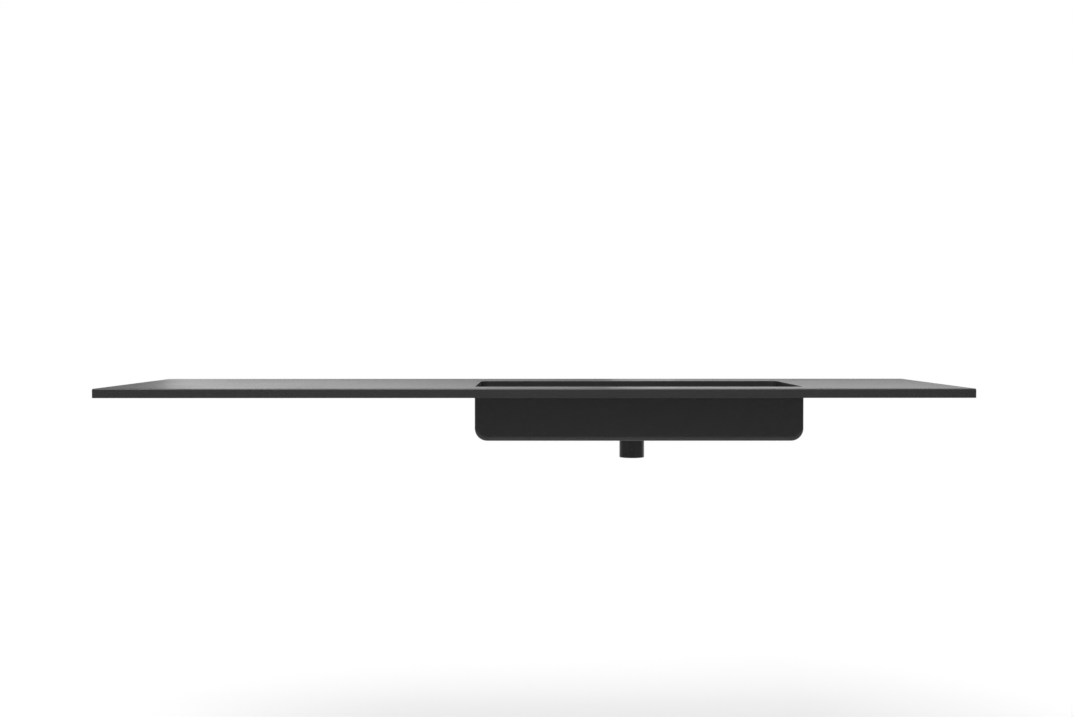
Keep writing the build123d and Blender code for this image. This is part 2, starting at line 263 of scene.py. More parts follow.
def make_joint_adhesive():
    material, output = new_material("tinted_joint_adhesive")
    place = add_node(material, "ShaderNodeTexCoord").outputs["Object"]
    bubbles = add_node(
        material,
        "ShaderNodeTexVoronoi",
        {"Scale": per_metre(BUBBLE_PITCH_MM), "Randomness": 1.0},
        {"Vector": place},
    )
    hollow = add_node(
        material,
        "ShaderNodeMapRange",
        {"From Min": 0.0, "From Max": BUBBLE_END, "To Min": 0.0, "To Max": 1.0},
        {"Value": bubbles.outputs["Distance"]},
    )
    # The middles of the bubbles are pits, and the colour goes darker there: painted shade over the
    # adhesive's own tint.
    tint_and_pit_shade = add_node(
        material,
        "ShaderNodeMix",
        {"data_type": "RGBA", MIX_A: linear("#222222"), MIX_B: linear("#2A2A2A")},
        {"Factor": hollow.outputs["Result"]},
    )
    gloss = add_node(
        material,
        "ShaderNodeMapRange",
        {"From Min": 0.0, "From Max": 1.0, "To Min": 0.4, "To Max": 0.3},
        {"Value": hollow.outputs["Result"]},
    )
    pits = add_node(
        material,
        "ShaderNodeBump",
        {"Strength": 0.4, "Distance": 0.1 * MM},
        {"Height": hollow.outputs["Result"]},
    )
    shader = add_node(
        material,
        "ShaderNodeBsdfPrincipled",
        {"IOR": 1.5},
        {
            "Base Color": tint_and_pit_shade.outputs[MIX_RESULT],
            "Roughness": gloss.outputs["Result"],
            "Normal": pits.outputs["Normal"],
        },
    )
    material.node_tree.links.new(shader.outputs["BSDF"], output.inputs["Surface"])
    return material


joint_adhesive = make_joint_adhesive()
print("made", joint_adhesive.name)

# %% [markdown]
# The waste's pieces are round, so the patterns on them are centred on the waste's axis. All objects
# sit at the origin, so a Mapping node shifts their Object coordinates to that axis.

# %% The waste's axis
cap_low, cap_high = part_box("plug_cap")
waste_centre = (cap_low + cap_high) / 2
print("axis of the waste at x, y =", round(waste_centre.x / MM, 2), round(waste_centre.y / MM, 2))


def from_waste_axis(material):
    """Object coordinates shifted so that the waste's axis is their Z axis."""
    place = add_node(material, "ShaderNodeTexCoord").outputs["Object"]
    shift = (-waste_centre.x, -waste_centre.y, 0)
    centred = add_node(material, "ShaderNodeMapping", {"Location": shift}, {"Vector": place})
    return centred.outputs["Vector"]


# %% [markdown]
# The plug's cap and the waste body are brass under a matt black powder coat. Powder melts into a
# skin with a faint orange peel, a ripple about two millimetres across, and fine pores in it. Where
# fingers press the cap the coat is burnished, so its roughness goes down towards the middle. The
# ripple is a noise used as bump, which costs no faces.

# %% Powder coat
PEEL_MM = 2.2
PORE_MM = 0.5
TOUCHED_RADIUS_MM = 26.0


def make_powder_coat():
    material, output = new_material("matt_black_powder_coat")
    place = from_waste_axis(material)
    peel = add_node(
        material,
        "ShaderNodeTexNoise",
        {"Scale": per_metre(PEEL_MM), "Detail": 1.0, "Roughness": 0.4},
        {"Vector": place},
    )
    pores = add_node(
        material,
        "ShaderNodeTexNoise",
        {"Scale": per_metre(PORE_MM), "Detail": 2.0, "Roughness": 0.6},
        {"Vector": place},
    )
    tone = add_node(
        material,
        "ShaderNodeMix",
        {"data_type": "RGBA", MIX_A: linear("#1D1D1D"), MIX_B: linear("#282828")},
        {"Factor": pores.outputs["Fac"]},
    )

    # The length of the flattened position is the distance from the waste's axis.
    flat = add_node(material, "ShaderNodeMapping", {"Scale": (1, 1, 0)}, {"Vector": place})
    reach = add_node(
        material,
        "ShaderNodeVectorMath",
        {"operation": "LENGTH"},
        {"Vector": flat.outputs["Vector"]},
    )
    burnish = add_node(
        material,
        "ShaderNodeMapRange",
        {"From Min": 0.0, "From Max": TOUCHED_RADIUS_MM * MM, "To Min": 0.4, "To Max": 0.5},
        {"Value": reach.outputs["Value"]},
    )
    ripple = add_node(
        material,
        "ShaderNodeBump",
        {"Strength": 0.5, "Distance": 0.12 * MM},
        {"Height": peel.outputs["Fac"]},
    )
    skin = add_node(
        material,
        "ShaderNodeBump",
        {"Strength": 0.4, "Distance": 0.03 * MM},
        {"Height": pores.outputs["Fac"], "Normal": ripple.outputs["Normal"]},
    )
    shader = add_node(
        material,
        "ShaderNodeBsdfPrincipled",
        {"IOR": 1.5},
        {
            "Base Color": tone.outputs[MIX_RESULT],
            "Roughness": burnish.outputs["Result"],
            "Normal": skin.outputs["Normal"],
        },
    )
    material.node_tree.links.new(shader.outputs["BSDF"], output.inputs["Surface"])
    return material


powder_coat = make_powder_coat()
print("made", powder_coat.name)

# %% [markdown]
# The nuts and the plunger are turned from brass bar. A lathe leaves fine grooves: rings on the end
# faces, and lines round the barrel. Two wave patterns, one of rings about the waste's axis and one
# of level bands, are added up. On an end face only the rings change, and on a barrel only the
# bands, so one material is right for both. Real feed marks are about a tenth of a millimetre apart
# and would only flicker, so they are drawn half a millimetre apart. Brass that has been handled
# goes browner in clouds.

# %% Turned brass
FEED_MM = 0.5
TARNISH_MM = 9.0

# The Wave texture draws 20 radians for each unit, so this share of a unit is one whole wave.
WAVE_SHARE = 2 * math.pi / 20


def make_turned_brass():
    material, output = new_material("turned_brass")
    place = from_waste_axis(material)
    waves = []
    for kind, direction in (("RINGS", "rings_direction"), ("BANDS", "bands_direction")):
        wave = add_node(
            material,
            "ShaderNodeTexWave",
            {
                "wave_type": kind,
                direction: "Z",
                "Scale": WAVE_SHARE * per_metre(FEED_MM),
                "Distortion": 0.4,
                "Detail": 1.0,
            },
            {"Vector": place},
        )
        waves.append(wave.outputs["Fac"])
    grooves = add_node(
        material,
        "ShaderNodeMath",
        {"operation": "ADD"},
        {0: waves[0], 1: waves[1]},
    )
    tarnish = add_node(
        material,
        "ShaderNodeTexNoise",
        {"Scale": per_metre(TARNISH_MM), "Detail": 3.0, "Roughness": 0.6},
        {"Vector": place},
    )
    tone = add_node(
        material,
        "ShaderNodeMix",
        {"data_type": "RGBA", MIX_A: linear("#E2CC8C"), MIX_B: linear("#C9A666")},
        {"Factor": tarnish.outputs["Fac"]},
    )
    dullness = add_node(
        material,
        "ShaderNodeMapRange",
        {"From Min": NOISE_LOW, "From Max": NOISE_HIGH, "To Min": 0.22, "To Max": 0.38},
        {"Value": tarnish.outputs["Fac"]},
    )
    cut = add_node(
        material,
        "ShaderNodeBump",
        {"Strength": 0.3, "Distance": 0.02 * MM},
        {"Height": grooves.outputs["Value"]},
    )
    shader = add_node(
        material,
        "ShaderNodeBsdfPrincipled",
        {"Metallic": 1.0},
        {
            "Base Color": tone.outputs[MIX_RESULT],
            "Roughness": dullness.outputs["Result"],
            "Normal": cut.outputs["Normal"],
        },
    )
    material.node_tree.links.new(shader.outputs["BSDF"], output.inputs["Surface"])
    return material


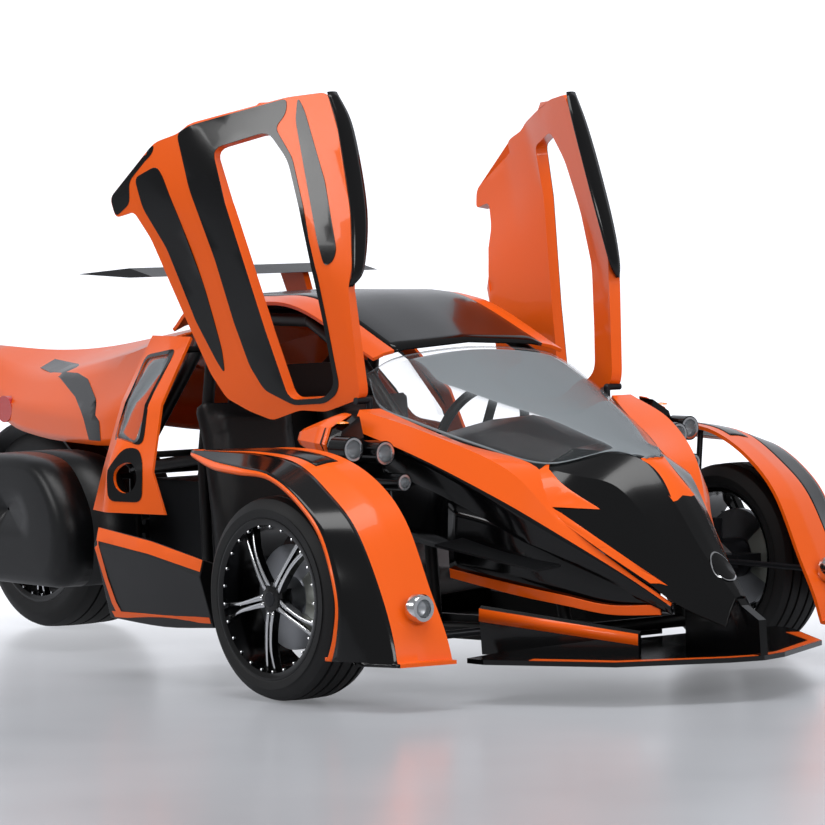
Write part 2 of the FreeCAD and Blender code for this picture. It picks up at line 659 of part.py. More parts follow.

* [DIRECTIONS]
Please output the entire listing exactly as it stands.

* [ANSWER TO THIS PROBLEM]
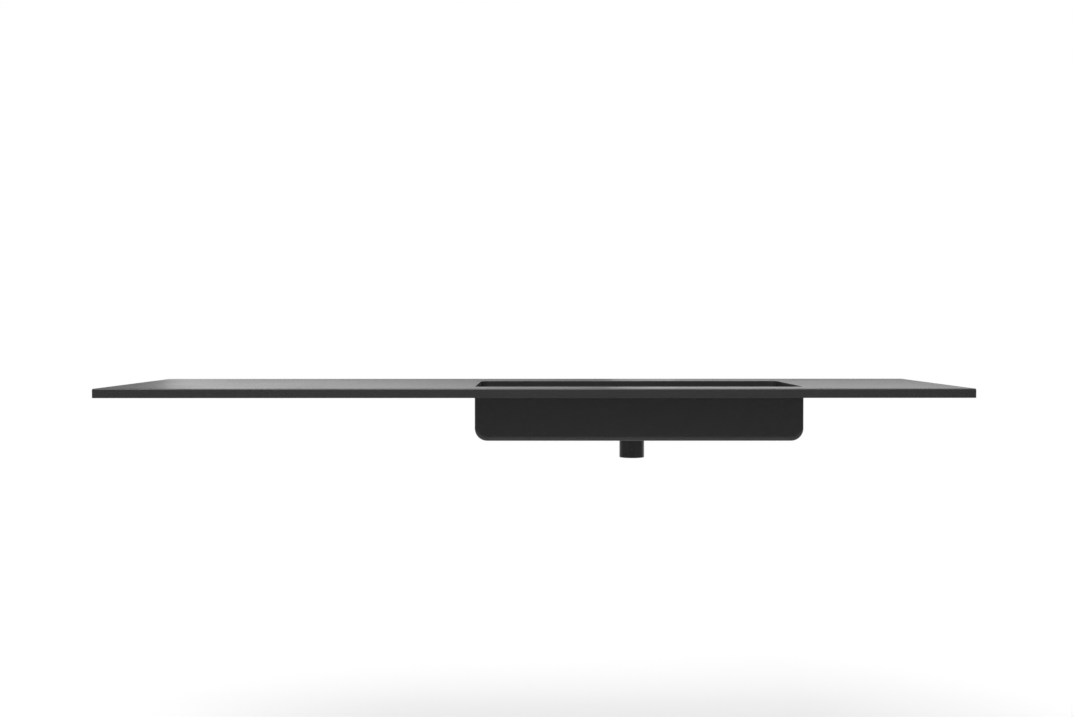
Keep writing the build123d and Blender code for this image. This is part 2, starting at line 263 of scene.py. More parts follow.
def make_joint_adhesive():
    material, output = new_material("tinted_joint_adhesive")
    place = add_node(material, "ShaderNodeTexCoord").outputs["Object"]
    bubbles = add_node(
        material,
        "ShaderNodeTexVoronoi",
        {"Scale": per_metre(BUBBLE_PITCH_MM), "Randomness": 1.0},
        {"Vector": place},
    )
    hollow = add_node(
        material,
        "ShaderNodeMapRange",
        {"From Min": 0.0, "From Max": BUBBLE_END, "To Min": 0.0, "To Max": 1.0},
        {"Value": bubbles.outputs["Distance"]},
    )
    # The middles of the bubbles are pits, and the colour goes darker there: painted shade over the
    # adhesive's own tint.
    tint_and_pit_shade = add_node(
        material,
        "ShaderNodeMix",
        {"data_type": "RGBA", MIX_A: linear("#222222"), MIX_B: linear("#2A2A2A")},
        {"Factor": hollow.outputs["Result"]},
    )
    gloss = add_node(
        material,
        "ShaderNodeMapRange",
        {"From Min": 0.0, "From Max": 1.0, "To Min": 0.4, "To Max": 0.3},
        {"Value": hollow.outputs["Result"]},
    )
    pits = add_node(
        material,
        "ShaderNodeBump",
        {"Strength": 0.4, "Distance": 0.1 * MM},
        {"Height": hollow.outputs["Result"]},
    )
    shader = add_node(
        material,
        "ShaderNodeBsdfPrincipled",
        {"IOR": 1.5},
        {
            "Base Color": tint_and_pit_shade.outputs[MIX_RESULT],
            "Roughness": gloss.outputs["Result"],
            "Normal": pits.outputs["Normal"],
        },
    )
    material.node_tree.links.new(shader.outputs["BSDF"], output.inputs["Surface"])
    return material


joint_adhesive = make_joint_adhesive()
print("made", joint_adhesive.name)

# %% [markdown]
# The waste's pieces are round, so the patterns on them are centred on the waste's axis. All objects
# sit at the origin, so a Mapping node shifts their Object coordinates to that axis.

# %% The waste's axis
cap_low, cap_high = part_box("plug_cap")
waste_centre = (cap_low + cap_high) / 2
print("axis of the waste at x, y =", round(waste_centre.x / MM, 2), round(waste_centre.y / MM, 2))


def from_waste_axis(material):
    """Object coordinates shifted so that the waste's axis is their Z axis."""
    place = add_node(material, "ShaderNodeTexCoord").outputs["Object"]
    shift = (-waste_centre.x, -waste_centre.y, 0)
    centred = add_node(material, "ShaderNodeMapping", {"Location": shift}, {"Vector": place})
    return centred.outputs["Vector"]


# %% [markdown]
# The plug's cap and the waste body are brass under a matt black powder coat. Powder melts into a
# skin with a faint orange peel, a ripple about two millimetres across, and fine pores in it. Where
# fingers press the cap the coat is burnished, so its roughness goes down towards the middle. The
# ripple is a noise used as bump, which costs no faces.

# %% Powder coat
PEEL_MM = 2.2
PORE_MM = 0.5
TOUCHED_RADIUS_MM = 26.0


def make_powder_coat():
    material, output = new_material("matt_black_powder_coat")
    place = from_waste_axis(material)
    peel = add_node(
        material,
        "ShaderNodeTexNoise",
        {"Scale": per_metre(PEEL_MM), "Detail": 1.0, "Roughness": 0.4},
        {"Vector": place},
    )
    pores = add_node(
        material,
        "ShaderNodeTexNoise",
        {"Scale": per_metre(PORE_MM), "Detail": 2.0, "Roughness": 0.6},
        {"Vector": place},
    )
    tone = add_node(
        material,
        "ShaderNodeMix",
        {"data_type": "RGBA", MIX_A: linear("#1D1D1D"), MIX_B: linear("#282828")},
        {"Factor": pores.outputs["Fac"]},
    )

    # The length of the flattened position is the distance from the waste's axis.
    flat = add_node(material, "ShaderNodeMapping", {"Scale": (1, 1, 0)}, {"Vector": place})
    reach = add_node(
        material,
        "ShaderNodeVectorMath",
        {"operation": "LENGTH"},
        {"Vector": flat.outputs["Vector"]},
    )
    burnish = add_node(
        material,
        "ShaderNodeMapRange",
        {"From Min": 0.0, "From Max": TOUCHED_RADIUS_MM * MM, "To Min": 0.4, "To Max": 0.5},
        {"Value": reach.outputs["Value"]},
    )
    ripple = add_node(
        material,
        "ShaderNodeBump",
        {"Strength": 0.5, "Distance": 0.12 * MM},
        {"Height": peel.outputs["Fac"]},
    )
    skin = add_node(
        material,
        "ShaderNodeBump",
        {"Strength": 0.4, "Distance": 0.03 * MM},
        {"Height": pores.outputs["Fac"], "Normal": ripple.outputs["Normal"]},
    )
    shader = add_node(
        material,
        "ShaderNodeBsdfPrincipled",
        {"IOR": 1.5},
        {
            "Base Color": tone.outputs[MIX_RESULT],
            "Roughness": burnish.outputs["Result"],
            "Normal": skin.outputs["Normal"],
        },
    )
    material.node_tree.links.new(shader.outputs["BSDF"], output.inputs["Surface"])
    return material


powder_coat = make_powder_coat()
print("made", powder_coat.name)

# %% [markdown]
# The nuts and the plunger are turned from brass bar. A lathe leaves fine grooves: rings on the end
# faces, and lines round the barrel. Two wave patterns, one of rings about the waste's axis and one
# of level bands, are added up. On an end face only the rings change, and on a barrel only the
# bands, so one material is right for both. Real feed marks are about a tenth of a millimetre apart
# and would only flicker, so they are drawn half a millimetre apart. Brass that has been handled
# goes browner in clouds.

# %% Turned brass
FEED_MM = 0.5
TARNISH_MM = 9.0

# The Wave texture draws 20 radians for each unit, so this share of a unit is one whole wave.
WAVE_SHARE = 2 * math.pi / 20


def make_turned_brass():
    material, output = new_material("turned_brass")
    place = from_waste_axis(material)
    waves = []
    for kind, direction in (("RINGS", "rings_direction"), ("BANDS", "bands_direction")):
        wave = add_node(
            material,
            "ShaderNodeTexWave",
            {
                "wave_type": kind,
                direction: "Z",
                "Scale": WAVE_SHARE * per_metre(FEED_MM),
                "Distortion": 0.4,
                "Detail": 1.0,
            },
            {"Vector": place},
        )
        waves.append(wave.outputs["Fac"])
    grooves = add_node(
        material,
        "ShaderNodeMath",
        {"operation": "ADD"},
        {0: waves[0], 1: waves[1]},
    )
    tarnish = add_node(
        material,
        "ShaderNodeTexNoise",
        {"Scale": per_metre(TARNISH_MM), "Detail": 3.0, "Roughness": 0.6},
        {"Vector": place},
    )
    tone = add_node(
        material,
        "ShaderNodeMix",
        {"data_type": "RGBA", MIX_A: linear("#E2CC8C"), MIX_B: linear("#C9A666")},
        {"Factor": tarnish.outputs["Fac"]},
    )
    dullness = add_node(
        material,
        "ShaderNodeMapRange",
        {"From Min": NOISE_LOW, "From Max": NOISE_HIGH, "To Min": 0.22, "To Max": 0.38},
        {"Value": tarnish.outputs["Fac"]},
    )
    cut = add_node(
        material,
        "ShaderNodeBump",
        {"Strength": 0.3, "Distance": 0.02 * MM},
        {"Height": grooves.outputs["Value"]},
    )
    shader = add_node(
        material,
        "ShaderNodeBsdfPrincipled",
        {"Metallic": 1.0},
        {
            "Base Color": tone.outputs[MIX_RESULT],
            "Roughness": dullness.outputs["Result"],
            "Normal": cut.outputs["Normal"],
        },
    )
    material.node_tree.links.new(shader.outputs["BSDF"], output.inputs["Surface"])
    return material


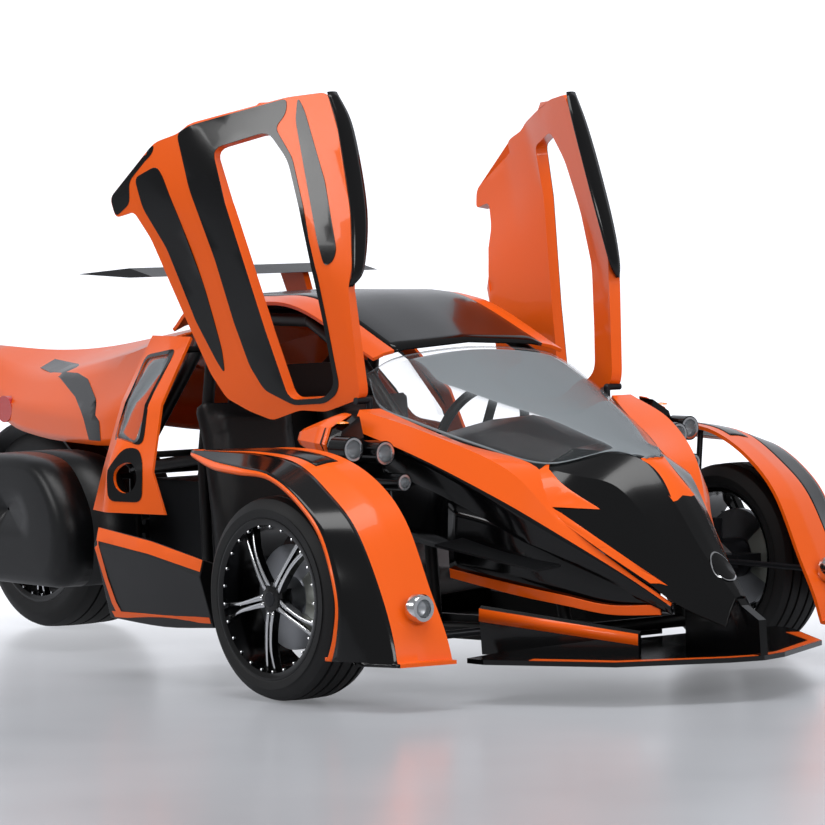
Write part 2 of the FreeCAD and Blender code for this picture. It picks up at line 659 of part.py. More parts follow.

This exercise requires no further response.